NASA officials had been certain going into Monday's landing that Discovery's heat shield was intact and capable of protecting the spaceship during the fiery re-entry.

Repeated inspections of the ship's thermal skin in orbit had given everyone confidence. Unlike Discovery's flight a year ago, the external fuel tank shed little foam insulation during liftoff. That flight was the shuttle's first after a chunk of falling foam doomed Columbia and its crew.

Officials acknowledged re-entry into Earth's atmosphere was, along with the launch, the most dangerous phase of the mission and nothing could be taken for granted until Discovery was safely back from its 13-day trip to the space station. Discovery's astronauts and flight controllers kept close watch on a slightly leaking power unit.

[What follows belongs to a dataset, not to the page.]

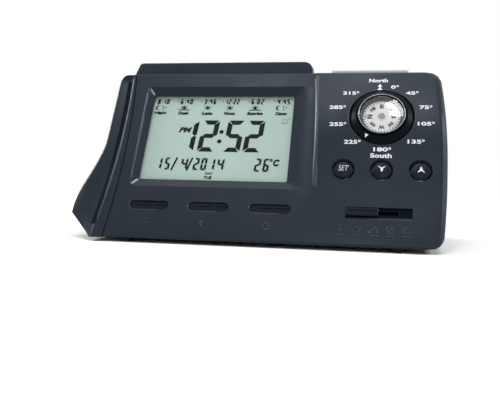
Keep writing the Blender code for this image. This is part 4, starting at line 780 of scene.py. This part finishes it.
for number, (outer_x, outer_y, inner_x, inner_y) in enumerate(FRAME_CORNERS):
    valley = Vector((inner_x - outer_x, inner_y - outer_y))
    aside = Vector((-valley.y, valley.x)).normalized()

    def chord(x, y):
        """The height of a straight line across the valley, from one slope to the other."""
        offset = (Vector((x, y)) - Vector((outer_x, outer_y))).dot(aside)
        share = (offset + ROUND_REACH) / (2 * ROUND_REACH)
        ends = [Vector((x, y)) + aside * (side * ROUND_REACH - offset) for side in (-1, 1)]
        low, high = [shell_surface(*end) for end in ends]
        return low + (high - low) * share

    rows = []
    for share in [0.08 + 0.90 * i / 8 for i in range(9)]:
        centre = Vector((outer_x, outer_y)) + valley * share
        rows.append([tuple(centre + aside * ROUND_REACH * (j / 3)) for j in range(-3, 4)])
    round_piece = lay("frame_round_" + str(number + 1), [strip(rows)], chord, -0.02, 0.04, edge_abs,
                      "clock_body")
    smooth(round_piece)

# %% [markdown]
# Fingers and cleaning polish the edges that stand out: the frame's left edge, and the lower left
# rims of the key and button openings. A bead of the same plastic, a millimetre wide at most and
# hardly raised, carries that shine. Each follows a path, with a row of places across it at each
# point.

# %% Polished beads
BEAD_RISE = 0.12
LONG_KEYS = ((-32.6, -45.6), (1.1, -45.6), (34.8, -45.6))
ROUND_BUTTONS = ((72.5, -21.5), (92.7, -21.5), (112.9, -21.5))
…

NASA did not know whether harmless nitrogen gas or flammable hydrazine was dripping from the auxiliary power unit, one of three needed to drive Discovery's hydraulic landing systems. The leak was small and didn't grow during descent, and the unit operated properly. One of two probes for measuring air flow around the shuttle, however, was sticky and took longer to deploy than usual.

Discovery sported a new, tougher type of landing gear tire for improving safety. In another shuttle first, an on-board GPS receiver helped guide the shuttle down to the 3-mile-long landing strip.

It was the first shuttle landing at Kennedy in nearly four years. Columbia never made it back in February 2003 - shattering over Texas - and Discovery had to take a weather detour to California last summer.

"It was beautiful," Lindsey told Mission Control right before getting off the shuttle. "We could see the bright orange glow above and I could see the Earth moving below and it was just spectacular. We actually also saw the moon through the plasma (scorching gases), so it was a great entry and a great landing."

Some at NASA, including the chief engineer and NASA's top safety officer, wanted to put off the latest mission until further repairs could be made to a sensitive area of the fuel tank. NASA Administrator Michael Griffin pressed ahead with what turned out to be the space agency's first Independence Day launch.

"We are playing the odds," Griffin said at the time. The astronauts said they were confident in the decision.

The shuttle carried up seven astronauts, but departed the space station on Saturday with six - Lindsey, co-pilot Kelly, Michael Fossum, Piers Sellers, Lisa Nowak and Stephanie Wilson. German astronaut Thomas Reiter of the European Space Agency was left behind for a half-year stay, joining two other men there and boosting the station's crew size to three.

The Discovery crew conducted three spacewalks, one of them to test shuttle patching techniques, and used a 100-foot inspection crane to check the shuttle's entire thermal armor for any damage from launch or orbital debris. The rocketship turned out to be the cleanest seen in orbit from a thermal perspective, officials said.

The astronauts also demonstrated that the boom could function as a work platform for spacewalkers and delivered several thousand pounds of supplies to the space station, still in need of restocking because of the 2 1/2-year grounding of the shuttle fleet after Columbia's demise.

By fixing a broken rail car on the outside of the space station, the astronauts paved the way for space station construction to resume in earnest with the next shuttle flight.

Atlantis is scheduled to blast off as early as Aug. 27. Unlike Discovery's missions, which focused primarily on the flight test aspects, the Atlantis crew will haul up a major space station piece - a building-block beam - and attach it to the orbiting outpost.

The station is just half finished, eight years after the first piece went up. NASA wants it completed by the time the three remaining shuttles are retired in 2010 to make way for a new spaceship capable of carrying astronauts to the moon.